The word ‘monotheism’ has two senses. For this context, one sense is Trinity and the other sense is Tawhid. From the above illustration, monotheism is a polyseme. The concept of the Trinity expresses the belief in one God. So is the concept of Tawhid. God/Allah is a word that has the sense of a Supreme Power. The words ‘God’ and ‘Allah’ are synonyms. Therefore, polyseme-monotheism can be a reason for the construct of identity by the Christians and Muslims with claims to orthodoxy and castigations of heresy as well as a coalescing space for dialogue between them.
The
Christian Trinity can be understood in like manner the Tawhid is understood as
a concept of monotheism.
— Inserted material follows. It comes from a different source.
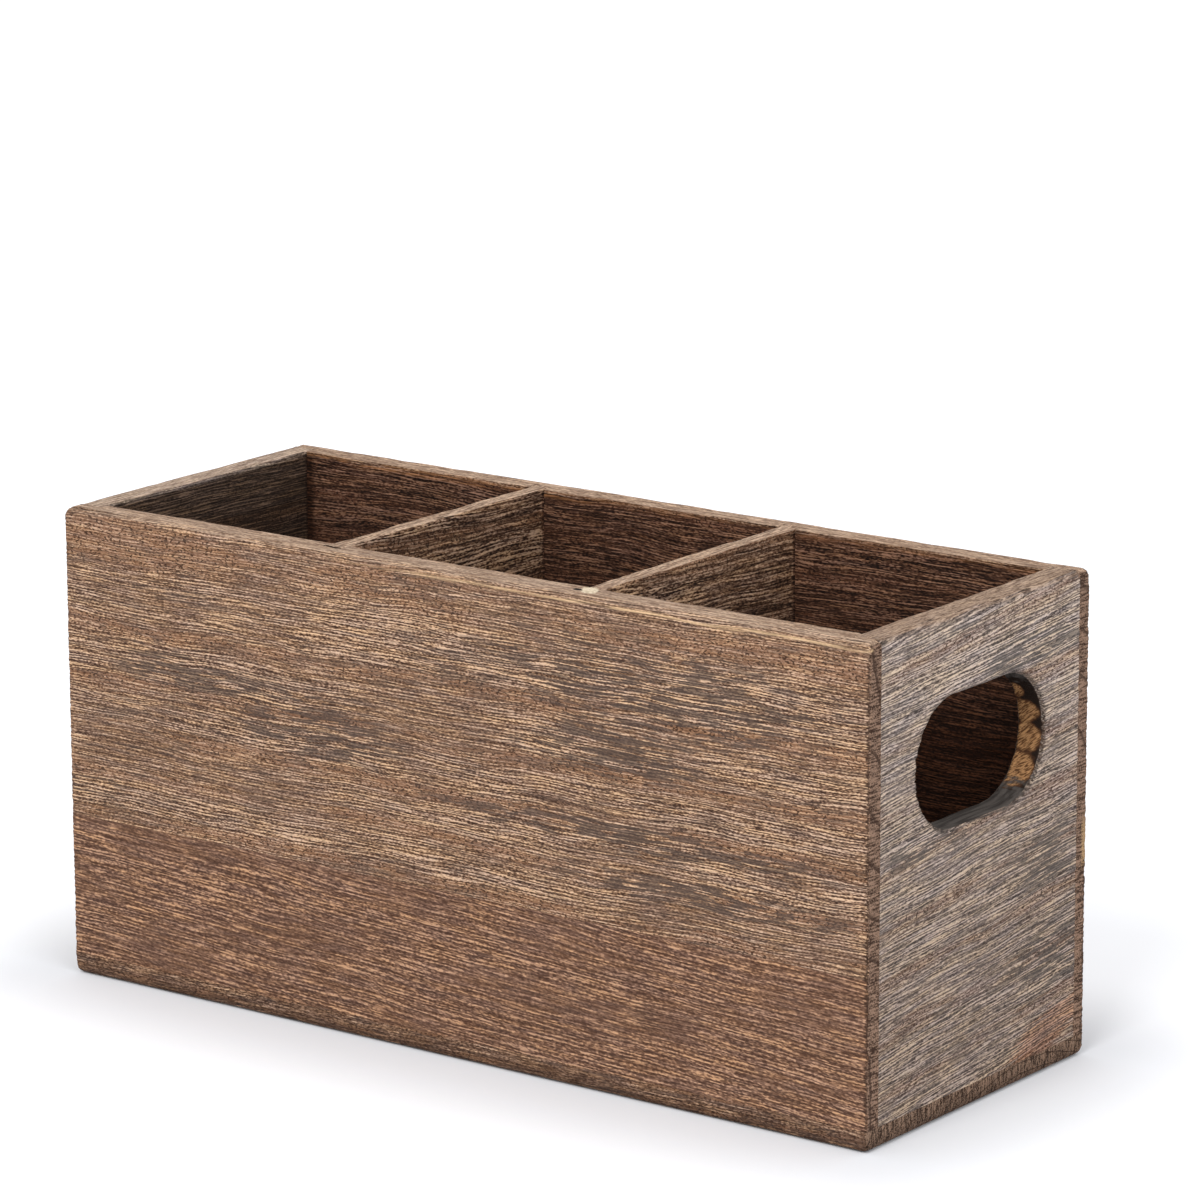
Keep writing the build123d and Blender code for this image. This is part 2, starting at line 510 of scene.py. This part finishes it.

It upholds that “there are three Persons in one God:
God the Father, God the Son, and God the Holy Spirit.” For Christianity
therefore, three Persons are in one God, and these three persons are not three
‘Gods.’ The two concepts of monotheism acknowledge that there is one God, but
the only difference is the degree of the uniqueness of the oneness of God.
Christian
theology seems to speak in metaphors about their idea of God. Different
scholars have “presented programs of God talk in basically metaphorical terms”
and centre their ideas of God from the categories of our experiences, such as:
The
images and metaphors used to express the divine are taken from several areas:
family and personal relations, various occupations, political life, the world
of nature, and modern scientific thinking. Images from the family often convey
the intimacy of a personal relationship (God as father, mother, friend, and
helper). Images drawn from occupations provide examples of activities that may
be regarded as important ways of viewing the divine (shepherd or caretaker,
potter, builder, warrior, or commander). Other images are drawn from political
life (king, lord, master), from nature (spirit [wind], force, power, ground),
and from science (evolution, ecology, field of force).
The
above suggests that Christian theology is full of tropes while explaining the
idea of God. To answer the fundamental question about God’s existence, there is
a need to find out what kind of God there is. Richard Niebur tries to explain
the nature of God from Trinity’s perspective:
If
God is identified only as a father, then one tends to see the created order in
terms of the will of God (creator of that order) and its fulfilment; however,
if God is identified mainly as Christ the Saviour, then salvation and
redemption, in contrast to the present created order, are emphasized; if God is
viewed exclusively as spirit, the ecstatic elements in religious life become
highlighted. Here the trinity, with its images of God as Father, Son and Holy
Spirit has implications not only for the conception of God but also for the
understanding of human life.
The
Qur’an itself considers the Christian Trinity from another perspective and
insists on the uniqueness of God. “And behold, Allah will say: ‘O Jesus
the son of Mary! Didst thou say unto men, “Worship me and my mother as gods in
derogation of Allah”?’ He will say: Glory to Thee! Never could I say what I had
no right (to say)” (Al-Ma’idah 5:116); “They do blaspheme who say: ‘God is
Christ the son of Mary.’ They do blaspheme who say: Allah is one of three in a
Trinity: for there is no god except One God” (Al-Ma’idah 5:72-73).
There
is a great amount of thinking in Judaic, Biblical and Qur’anic traditions that
suggests that the idea of God in all unity of purpose can stand as a family proper
name. God is “God of Abraham, God of Isaac and God of Jacob” (Luke 20:37).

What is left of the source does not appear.